La réorganisation des collectivités ne s'arrêtera pas à l'actuel schéma départemental de coopération intercommunale. Avec plus 15 000 habitants, le Sicoval n'a pas été concerné par la réforme mais il aurait pu l'être. Plusieurs hypothèses sont envisageables. Demain, le Sicoval sera-t-il le moteur d'une collectivité du grand Lauraguais ? Sera-t-il découpé en deux, la partie nord allant vers Toulouse Métropole ? Le Sicoval sera-t-il absorbé par la Métropole ? Il y a des arguments en faveur de chacune des hypothèses. Il nous faudra y réfléchir... Mais si, demain, les limites devaient bouger, il faudrait veiller à ce que cela ne se traduise pas par une baisse d'intervention auprès des mairies avec une baisse des services rendus aux habitants.

Quelles sont vos relations avec Jean-Luc Moudenc ? On se souvient qu'au moment de l'arrêt du PLB, le Sicoval avait lancé le hashtag #MerciJeanLuc...

Nous avons de l'humour au Sicoval ! Sérieusement, j'ai des relations très courtoises avec Jean-Luc Moudenc. Il est dur en négociations, c'est clair, mais c'est quelqu'un de très bien. De mon côté, j'ai des convictions mais je sais aussi créer le consensus pour le faire valoir.

Une augmentation des impôts aussi au Sicoval

La baisse des dotations de l'État impacte le budget de la communauté de communes du Sud-Est toulousain. Après Toulouse Métropole en 2015, c'est au tour du Sicoval d'annoncer dès cette année une augmentation des impôts sur les entreprises et les ménages, qui représentera une hausse moyenne de 22 euros en 2016 pour les familles et devrait rapporter environ 1 million d'euros de recettes.

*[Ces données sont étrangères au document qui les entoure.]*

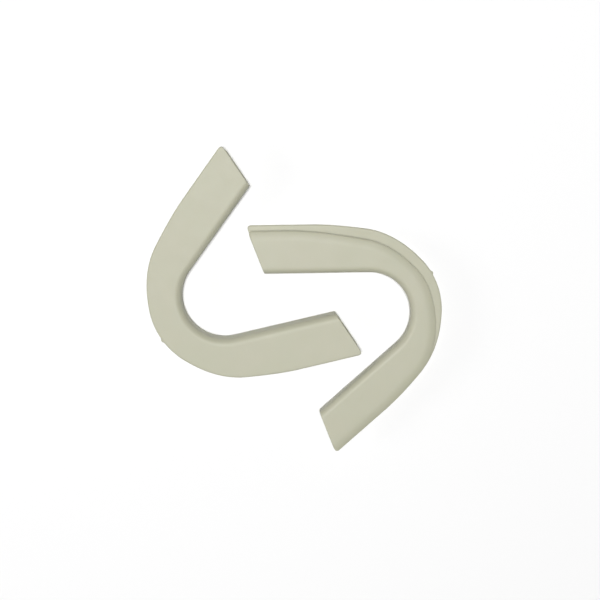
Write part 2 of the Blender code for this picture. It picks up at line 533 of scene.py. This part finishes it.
def studio_air(air_strength, floor_strength):
    """Even air above the horizon, and below it a pale floor that carries the sheet on."""
    world = bpy.data.worlds.new("studio_air")
    world.use_nodes = True
    tree = world.node_tree
    tree.nodes.clear()
    direction = add_node(tree, "ShaderNodeTexCoord").outputs["Generated"]
    height = add_node(tree, "ShaderNodeSeparateXYZ", links={"Vector": direction}).outputs["Z"]
    below = add_node(
        tree,
        "ShaderNodeMath",
        settings={"operation": "LESS_THAN"},
        inputs={1: 0.0},
        links={0: height},
    )
    strength = add_node(
        tree,
        "ShaderNodeMapRange",
        inputs={"To Min": air_strength, "To Max": floor_strength},
        links={"Value": below.outputs["Value"]},
    )
    background = add_node(
        tree,
        "ShaderNodeBackground",
        inputs={"Color": (1.0, 1.0, 1.0, 1.0)},
        links={"Strength": strength.outputs["Result"]},
    )
    add_node(tree, "ShaderNodeOutputWorld", links={"Surface": background.outputs["Background"]})
    return world


def camera(scene, place, aim, lens):
    """The camera, level with the X axis."""
    item = bpy.data.objects.new("camera", bpy.data.cameras.new("camera"))
    scene.collection.objects.link(item)
    item.data.sensor_width = SENSOR_WIDTH
    item.data.lens = lens
    item.data.clip_start = CLIP_START
    item.location = place
    down = (Vector(aim) - Vector(place)).normalized()
    right = (Vector((1.0, 0.0, 0.0)) - down * down.x).normalized()
    up = right.cross(down)
    item.rotation_euler = Matrix((right, up, -down)).transposed().to_euler()
    scene.camera = item


# --- operators ------------------------------------------------------------------------------------


class RETRACTOR_OT_left(bpy.types.Operator):
    """Make the left retractor, which lies with its cheek flange up"""

    bl_idname = "retractor.left"
    bl_label = "Left retractor"

    def execute(self, context):
        places = context.scene.retractor_places
        make_retractor(
            context.scene, "left", places.left_centre, places.left_opens, places.left_gate, True
        )
        return {"FINISHED"}


class RETRACTOR_OT_right(bpy.types.Operator):
    """Make the right retractor, which lies with its cheek flange down"""

    bl_idname = "retractor.right"
    bl_label = "Right retractor"

    def execute(self, context):
        places = context.scene.retractor_places
        make_retractor(
            context.scene, "right", places.right_centre, places.right_opens, places.right_gate, False
        )
        return {"FINISHED"}


class RETRACTOR_OT_stage(bpy.types.Operator):
    """Make the pale floor, the soft studio light and the camera"""

    bl_idname = "retractor.stage"
    bl_label = "Stage"

    def execute(self, context):
        scene = context.scene
        stage = scene.retractor_stage
        floor_sheet(scene, stage.floor_half_side)
        area_light(
            scene, "overhead_softbox", stage.overhead_place, stage.overhead_size, stage.overhead_power
        )
        area_light(scene, "side_softbox", stage.side_place, stage.side_size, stage.side_power)
        scene.world = studio_air(stage.air_strength, stage.floor_strength)
        scene.view_settings.view_transform = "Standard"
        camera(scene, stage.camera_place, stage.camera_aim, stage.camera_lens)
        return {"FINISHED"}


class RETRACTOR_PT_sidebar(bpy.types.Panel):
    """Lists the sizes, the places, the colours, the stage and the operators"""

    bl_idname = "RETRACTOR_PT_sidebar"
    bl_label = "Cheek retractors"
    bl_space_type = "VIEW_3D"
    bl_region_type = "UI"
    bl_category = "Retractors"

    def draw(self, context):
        for attribute in GROUPS:
            group = getattr(context.scene, attribute)
            box = self.layout.box()
            for name in group.bl_rna.properties.keys():
                if name not in {"rna_type", "name"}:
                    box.prop(group, name)
        for operator in OPERATORS:
            self.layout.operator(operator.bl_idname)


OPERATORS = (RETRACTOR_OT_stage, RETRACTOR_OT_left, RETRACTOR_OT_right)
GROUPS = {
    "retractor_sizes": RetractorSizes,
    "retractor_places": RetractorPlaces,
    "retractor_colours": RetractorColours,
    "retractor_stage": RetractorStage,
}
CLASSES = (*GROUPS.values(), *OPERATORS, RETRACTOR_PT_sidebar)


def register():
    for item in CLASSES:
        bpy.utils.register_class(item)
    for attribute, group in GROUPS.items():
        setattr(bpy.types.Scene, attribute, bpy.props.PointerProperty(type=group))


def unregister():
    for attribute in GROUPS:
        delattr(bpy.types.Scene, attribute)
    for item in reversed(CLASSES):
        bpy.utils.unregister_class(item)


def main():
    """Makes everything."""
    register()
    bpy.ops.retractor.stage()
    bpy.ops.retractor.left()
    bpy.ops.retractor.right()


if __name__ == "__main__":
    main()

Le budget qui s'élève à 115 millions d'euros en fonctionnement et 30 millions d'euros en investissement prévoit par ailleurs des économies sur les politiques et les services de l'agglomération, la diminution de la dotation de solidarité (DSC) qui est reversée aux communes par l'agglomération ainsi que la facturation de services aux communes jusqu'alors gratuits. Cette décision est actuellement vivement critiquée dans les communes du Sicoval.